If one puts together the libertine mentality of the Sexual Revolution, the general rush towards hedonism and comfort in the Western world, Paul VI’s supremely foolish abolition of serious penitential discipline in the Catholic Church, and the collective turning of religious orders against the ascetical wisdom of the saints, one ends up with a hothouse environment for sins against temperance, chastity, and purity. We are reaping the rotten fruits now in stifling abundance.
Pope Francis has said that sins of the flesh are not the worst sins. He is correct; St. Thomas argues the same. The sin of pride is the worst sin; it is the sin of Satan par excellence. But sins of the flesh happen to be the easiest sins for human beings to fall into, and the most common, since we carry around with us the wound of disordered concupiscence, the lex fomitis or “law of kindling,” ready to catch fire at the smallest spark. Moreover, regardless of how common they are or how easy to fall into, these sins, if unrepented, still lead to hell. The Blessed Virgin Mary at Fatima stated that most souls go to hell because of sins of the flesh. In addition, these sins readily combine with other sins and lead to worse vices (e.g., avarice in the pornography industry, murder from abortion, arrogant rejection of the Lord’s call to conversion). In that sense, sins of the flesh are like a gateway drug.
The great saints showed us how seriously they took chastity. St. Francis of Assisi used to roll around in the snow or throw himself into a thorn bush when experiencing temptations against chastity. In his early years as a hermit, the devil once raised up in St. Benedict’s imagination a powerful temptation of the flesh; the man took off his garment and rolled in briars and nettles until he bled. After this, he was never troubled in the same manner. St. Bernard leapt into an ice-cold pond for the same reason.
We find this kind of scene again and again in the lives of the saints: they were not wimps and they knew they had to fight sin with (so to speak) nuclear weapons. No peace, no arms reduction treaty, can ever be made with the forces of evil within us or outside of us. If we abandon our weapons, we will succumb to sin.
This does not mean—not necessarily—that everyone has to go around hurling himself into thorn bushes. What it does mean, however, is that we must take seriously the need for physical self-discipline and spiritual combat if we ourselves do not want to become the next scandal splattered across the internet.
As Fr.
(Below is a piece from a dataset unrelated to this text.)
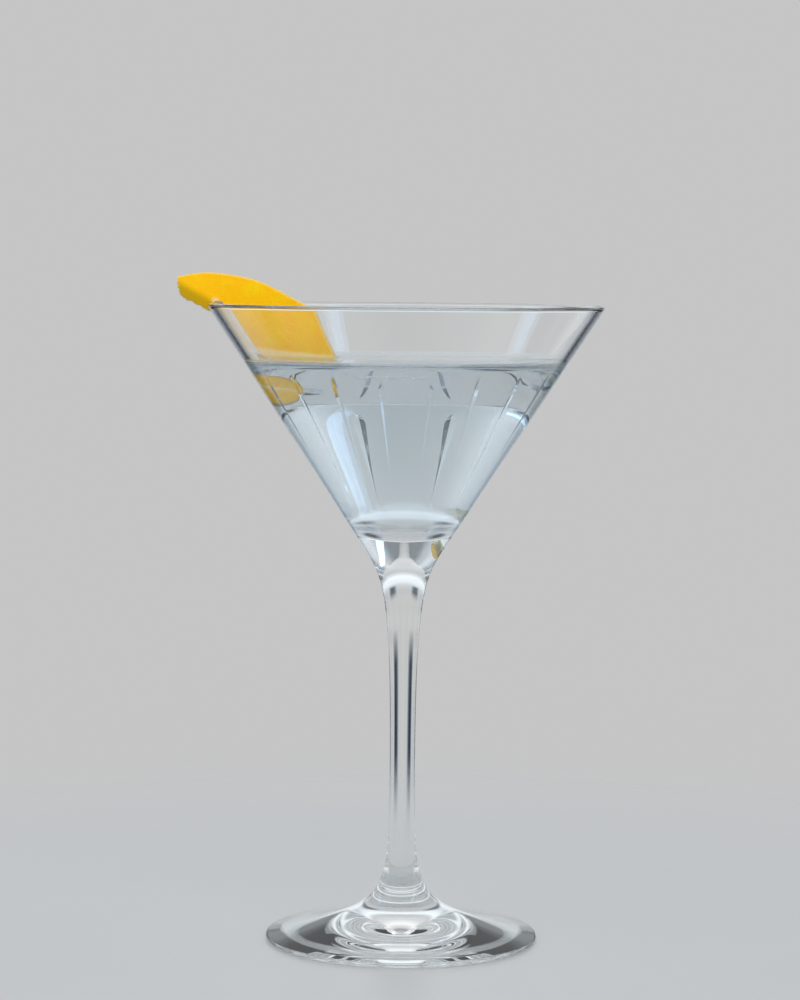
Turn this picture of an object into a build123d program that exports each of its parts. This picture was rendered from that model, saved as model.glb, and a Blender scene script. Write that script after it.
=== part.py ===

Dwight Longenecker said in an excellent column on February 22, we should not have illusions about the depths of human wickedness when man is left to his own resources, or when, tragically, he lives according to his own inclinations. We can predict what the results will be; the pages of history are full of them. The only way a saint is made is by God—by the grace He gives through the sacraments of the Church, by our daily prayer to Him, by penance done for Him. This is what the Martyrology reminds us of; this is what Lent, each year, gives us a salutary opportunity to do.